§ **Aim**:
Return, word for word, every line that follows.

━━━━━━━━━━

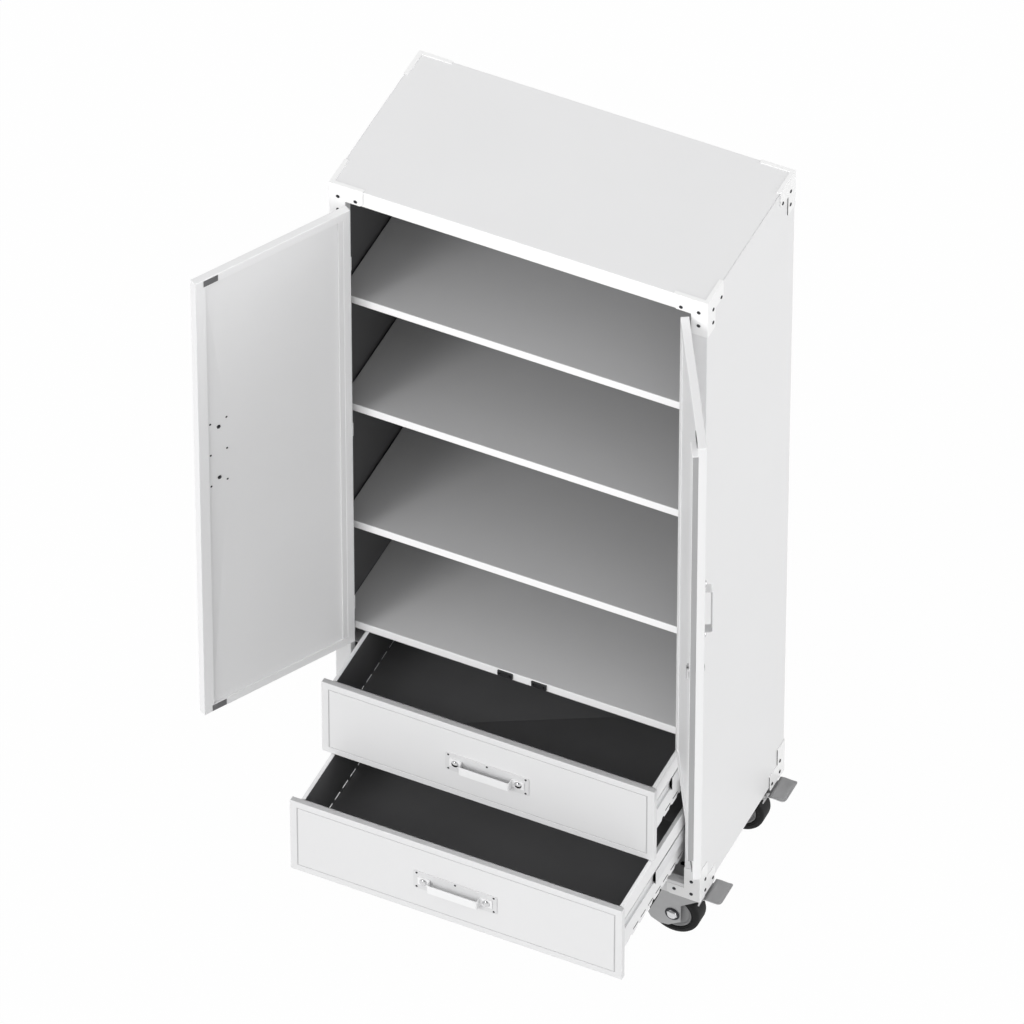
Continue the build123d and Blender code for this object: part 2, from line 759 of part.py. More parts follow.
for name, base, pull in (("lower", lower_drawer_z, lower_pull), ("upper", upper_drawer_z, upper_pull)):
    face = front_y - pull
    wall = face + front_thick
    rear = wall + box_length
    top = base + drawer_height
    handle_z = base + drawer_height / 2 - drawer_handle_drop
    slide_z = base + slide_height

    # Drawer front: a shallow pan with a pressed groove round its face
    with BuildPart() as drawer_front:
        slab(-drawer_half, drawer_half, face, wall, base, top)
        slab(-drawer_half + front_skin, drawer_half - front_skin, face + front_skin,
             wall - front_skin, base + front_skin, top - front_skin, Mode.SUBTRACT)
        slab(-drawer_half + front_return, drawer_half - front_return, wall - front_skin, wall,
             base + front_return, top - front_return, Mode.SUBTRACT)
        with BuildSketch(Plane(origin=(0, face, (base + top) / 2), x_dir=(1, 0, 0), z_dir=(0, -1, 0))):
            Rectangle((drawer_half - groove_inset) * 2, drawer_height - groove_inset * 2)
            Rectangle((drawer_half - groove_inset - groove_width) * 2,
                      drawer_height - (groove_inset + groove_width) * 2, mode=Mode.SUBTRACT)
        extrude(amount=-groove_depth, mode=Mode.SUBTRACT)
        punch_drawer_handle(handle_z, face, face + front_skin)
    save(drawer_front, f"{name}_drawer_front")

    # Drawer box: tray with aprons under its sides, rims folded outward and down over the slides
    with BuildPart() as drawer_box:
        floor = base + box_floor
        slab(beside_box(-1, box_half), beside_box(1, box_half), wall, rear, floor, top)
        slab(beside_box(-1, box_half - sheet), beside_box(1, box_half - sheet), wall + sheet,
             rear - sheet, floor + sheet, top, Mode.SUBTRACT)
        slab(beside_box(-1, box_half), beside_box(1, box_half), rear - box_flange, rear,
             top - sheet, top)
        slab(-drawer_half + box_wall_trim, drawer_half - box_wall_trim, wall, wall + sheet,
             base + box_wall_trim, top - box_wall_trim)
        for side in (-1, 1):
            outer = beside_box(side, box_half)
            inner = beside_box(side, box_half - sheet)
            rim = beside_box(side, box_half + rim_width)
            slab(outer, inner, wall, rear, base + apron_height, floor)
            slab(inner, rim, wall, rear, top - sheet, top)
            slab(rim, beside_box(side, box_half + rim_width - sheet), wall, rear, top - rim_skirt, top)
            for index in range(wave_count):
                y = wall + wave_pitch * (index + 1 / 2)
                rod((inner, y, base + apron_height), (side, 0, 0), wave_radius, sheet, Mode.SUBTRACT)
            for index in range(slot_count):
                y = rear - slot_first - index * wave_pitch
                slab(outer, inner, y - slot_length, y, base + slot_height,
                     base + slot_height + slot_width, Mode.SUBTRACT)
    save(drawer_box, f"{name}_drawer_box")

    # Inner slide members, fixed to the box
    with BuildPart() as inner_slides:
        start = slide_front - inner_lead - pull
        for side in (-1, 1):
            channel_section(side, slide_inner_face, slide_outer_face - slide_inner_face
                            - slide_sheet * 2 - middle_web_gap * 2, inner_half, start,
                            start + slide_length, slide_z)
    save(inner_slides, f"{name}_inner_slides")

    # Middle slide members, half-way out, with end stops and the strips that stand for ball rows
    with BuildPart() as middle_slides:
        start = slide_front - pull / 2
        web = slide_outer_face - slide_sheet - middle_web_gap
        for side in (-1, 1):
            channel_section(side, web, slide_inner_face + slide_mouth - web, middle_half, start,
                            start + middle_length, slide_z)
            slab(beside_box(side, web - slide_sheet),
                 beside_box(side, slide_inner_face + slide_sheet + stop_gap), start, start + stop_length,
                 slide_z - inner_half + slide_sheet + stop_gap,
                 slide_z + inner_half - slide_sheet - stop_gap)
            race = (beside_box(side, web - ball_width), beside_box(side, web - ball_width * 2))
            rear_row = start + middle_length - ball_inset - ball_row
            front_row = start + ball_inset
            for end in (-1, 1):
                slab(*race, rear_row, rear_row + ball_row, slide_z + end * middle_half,
                     slide_z + end * (outer_half - slide_sheet - ball_gap))
                slab(*race, front_row, front_row + ball_row,
                     slide_z + end * (middle_half - slide_sheet),
                     slide_z + end * (inner_half + ball_gap))
    save(middle_slides, f"{name}_middle_slides")

    # Drawer handle: back plate and bent grip
    with BuildPart() as drawer_handle:
        slab(-handle_plate_length / 2, handle_plate_length / 2, face - handle_plate, face,
             handle_z - handle_plate_height / 2, handle_z + handle_plate_height / 2)
        seat = face - handle_plate
        foot = seat - grip_sheet
        reach = face - grip_reach
        z0 = handle_z - grip_height / 2
        z1 = handle_z + grip_height / 2
        half = grip_length / 2
        slab(-half, half, reach, reach + grip_sheet, z0, z1)
        for side in (-1, 1):
            slab(side * half, side * (half - grip_sheet), reach, seat, z0, z1)
            slab(side * (half - grip_sheet), side * (half + foot_length), foot, seat, z0, z1)
        punch_drawer_handle(handle_z, foot, face)
    save(drawer_handle, f"{name}_drawer_handle")

    # Drawer handle bolts and rivets, nuts and tails inside the hollow front
    with BuildPart() as drawer_handle_bolts:
        for x in (-bolt_half_span, bolt_half_span):
            seat = (x, face - handle_plate - grip_sheet, handle_z)
            tail = (x, face + front_skin, handle_z)
            dome(seat, (0, -1, 0), dome_radius, dome_flat, dome_rise)
            rod(seat, (0, 1, 0), bolt_shank, tail[1] - seat[1])
            rod(tail, (0, 1, 0), nut_radius, nut_rise)
        for x in (-pin_rivet_x, 0, pin_rivet_x):
            for dz in (-pin_rivet_z, pin_rivet_z):
                seat = (x, face - handle_plate, handle_z + dz)
                tail = (x, face + front_skin, handle_z + dz)
                dome(seat, (0, -1, 0), pin_rivet_head, pin_rivet_crown, pin_rivet_rise)
                rod(seat, (0, 1, 0), pin_rivet_shank, tail[1] - seat[1])
                rod(tail, (0, 1, 0), pin_rivet_head, pin_rivet_rise)
    save(drawer_handle_bolts, f"{name}_drawer_handle_bolts")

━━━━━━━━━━

§ **Answer to this exercise**:
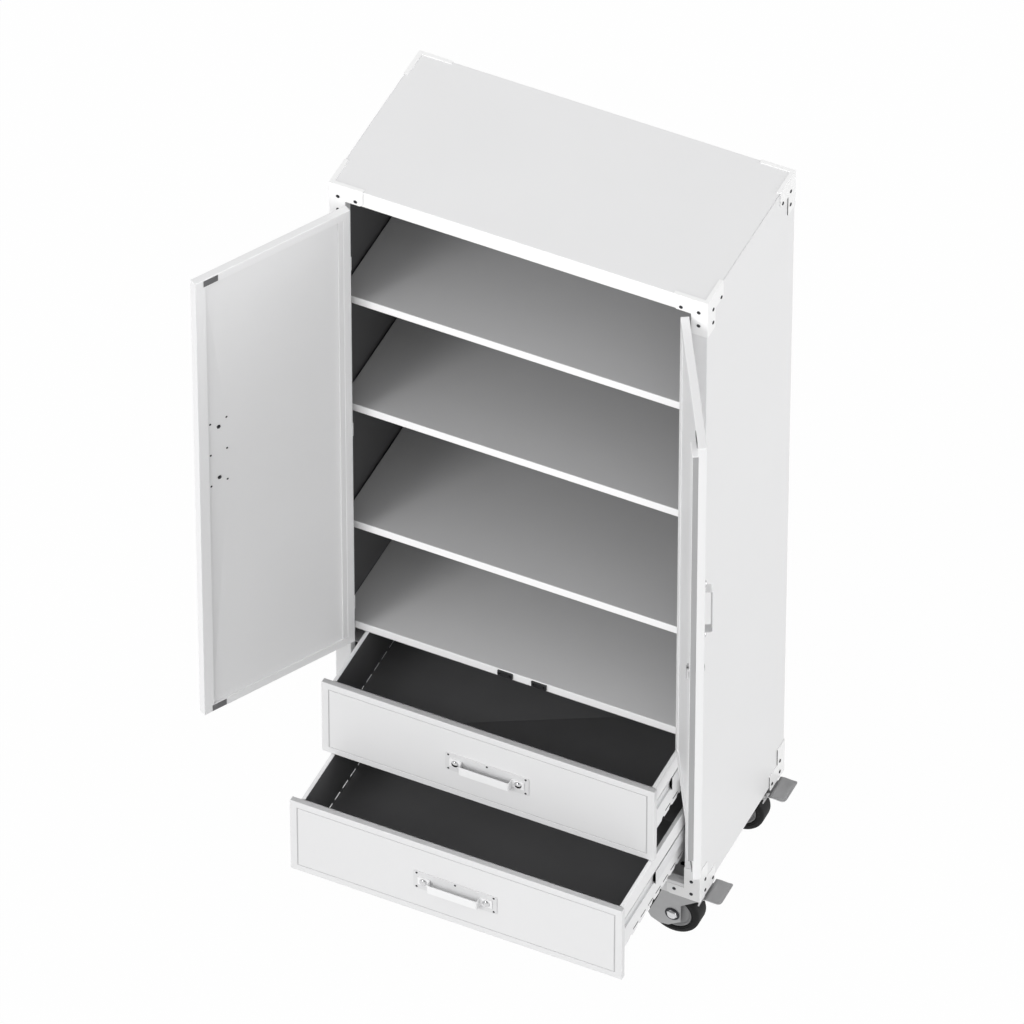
Continue the build123d and Blender code for this object: part 2, from line 759 of part.py. More parts follow.
for name, base, pull in (("lower", lower_drawer_z, lower_pull), ("upper", upper_drawer_z, upper_pull)):
    face = front_y - pull
    wall = face + front_thick
    rear = wall + box_length
    top = base + drawer_height
    handle_z = base + drawer_height / 2 - drawer_handle_drop
    slide_z = base + slide_height

    # Drawer front: a shallow pan with a pressed groove round its face
    with BuildPart() as drawer_front:
        slab(-drawer_half, drawer_half, face, wall, base, top)
        slab(-drawer_half + front_skin, drawer_half - front_skin, face + front_skin,
             wall - front_skin, base + front_skin, top - front_skin, Mode.SUBTRACT)
        slab(-drawer_half + front_return, drawer_half - front_return, wall - front_skin, wall,
             base + front_return, top - front_return, Mode.SUBTRACT)
        with BuildSketch(Plane(origin=(0, face, (base + top) / 2), x_dir=(1, 0, 0), z_dir=(0, -1, 0))):
            Rectangle((drawer_half - groove_inset) * 2, drawer_height - groove_inset * 2)
            Rectangle((drawer_half - groove_inset - groove_width) * 2,
                      drawer_height - (groove_inset + groove_width) * 2, mode=Mode.SUBTRACT)
        extrude(amount=-groove_depth, mode=Mode.SUBTRACT)
        punch_drawer_handle(handle_z, face, face + front_skin)
    save(drawer_front, f"{name}_drawer_front")

    # Drawer box: tray with aprons under its sides, rims folded outward and down over the slides
    with BuildPart() as drawer_box:
        floor = base + box_floor
        slab(beside_box(-1, box_half), beside_box(1, box_half), wall, rear, floor, top)
        slab(beside_box(-1, box_half - sheet), beside_box(1, box_half - sheet), wall + sheet,
             rear - sheet, floor + sheet, top, Mode.SUBTRACT)
        slab(beside_box(-1, box_half), beside_box(1, box_half), rear - box_flange, rear,
             top - sheet, top)
        slab(-drawer_half + box_wall_trim, drawer_half - box_wall_trim, wall, wall + sheet,
             base + box_wall_trim, top - box_wall_trim)
        for side in (-1, 1):
            outer = beside_box(side, box_half)
            inner = beside_box(side, box_half - sheet)
            rim = beside_box(side, box_half + rim_width)
            slab(outer, inner, wall, rear, base + apron_height, floor)
            slab(inner, rim, wall, rear, top - sheet, top)
            slab(rim, beside_box(side, box_half + rim_width - sheet), wall, rear, top - rim_skirt, top)
            for index in range(wave_count):
                y = wall + wave_pitch * (index + 1 / 2)
                rod((inner, y, base + apron_height), (side, 0, 0), wave_radius, sheet, Mode.SUBTRACT)
            for index in range(slot_count):
                y = rear - slot_first - index * wave_pitch
                slab(outer, inner, y - slot_length, y, base + slot_height,
                     base + slot_height + slot_width, Mode.SUBTRACT)
    save(drawer_box, f"{name}_drawer_box")

    # Inner slide members, fixed to the box
    with BuildPart() as inner_slides:
        start = slide_front - inner_lead - pull
        for side in (-1, 1):
            channel_section(side, slide_inner_face, slide_outer_face - slide_inner_face
                            - slide_sheet * 2 - middle_web_gap * 2, inner_half, start,
                            start + slide_length, slide_z)
    save(inner_slides, f"{name}_inner_slides")

    # Middle slide members, half-way out, with end stops and the strips that stand for ball rows
    with BuildPart() as middle_slides:
        start = slide_front - pull / 2
        web = slide_outer_face - slide_sheet - middle_web_gap
        for side in (-1, 1):
            channel_section(side, web, slide_inner_face + slide_mouth - web, middle_half, start,
                            start + middle_length, slide_z)
            slab(beside_box(side, web - slide_sheet),
                 beside_box(side, slide_inner_face + slide_sheet + stop_gap), start, start + stop_length,
                 slide_z - inner_half + slide_sheet + stop_gap,
                 slide_z + inner_half - slide_sheet - stop_gap)
            race = (beside_box(side, web - ball_width), beside_box(side, web - ball_width * 2))
            rear_row = start + middle_length - ball_inset - ball_row
            front_row = start + ball_inset
            for end in (-1, 1):
                slab(*race, rear_row, rear_row + ball_row, slide_z + end * middle_half,
                     slide_z + end * (outer_half - slide_sheet - ball_gap))
                slab(*race, front_row, front_row + ball_row,
                     slide_z + end * (middle_half - slide_sheet),
                     slide_z + end * (inner_half + ball_gap))
    save(middle_slides, f"{name}_middle_slides")

    # Drawer handle: back plate and bent grip
    with BuildPart() as drawer_handle:
        slab(-handle_plate_length / 2, handle_plate_length / 2, face - handle_plate, face,
             handle_z - handle_plate_height / 2, handle_z + handle_plate_height / 2)
        seat = face - handle_plate
        foot = seat - grip_sheet
        reach = face - grip_reach
        z0 = handle_z - grip_height / 2
        z1 = handle_z + grip_height / 2
        half = grip_length / 2
        slab(-half, half, reach, reach + grip_sheet, z0, z1)
        for side in (-1, 1):
            slab(side * half, side * (half - grip_sheet), reach, seat, z0, z1)
            slab(side * (half - grip_sheet), side * (half + foot_length), foot, seat, z0, z1)
        punch_drawer_handle(handle_z, foot, face)
    save(drawer_handle, f"{name}_drawer_handle")

    # Drawer handle bolts and rivets, nuts and tails inside the hollow front
    with BuildPart() as drawer_handle_bolts:
        for x in (-bolt_half_span, bolt_half_span):
            seat = (x, face - handle_plate - grip_sheet, handle_z)
            tail = (x, face + front_skin, handle_z)
            dome(seat, (0, -1, 0), dome_radius, dome_flat, dome_rise)
            rod(seat, (0, 1, 0), bolt_shank, tail[1] - seat[1])
            rod(tail, (0, 1, 0), nut_radius, nut_rise)
        for x in (-pin_rivet_x, 0, pin_rivet_x):
            for dz in (-pin_rivet_z, pin_rivet_z):
                seat = (x, face - handle_plate, handle_z + dz)
                tail = (x, face + front_skin, handle_z + dz)
                dome(seat, (0, -1, 0), pin_rivet_head, pin_rivet_crown, pin_rivet_rise)
                rod(seat, (0, 1, 0), pin_rivet_shank, tail[1] - seat[1])
                rod(tail, (0, 1, 0), pin_rivet_head, pin_rivet_rise)
    save(drawer_handle_bolts, f"{name}_drawer_handle_bolts")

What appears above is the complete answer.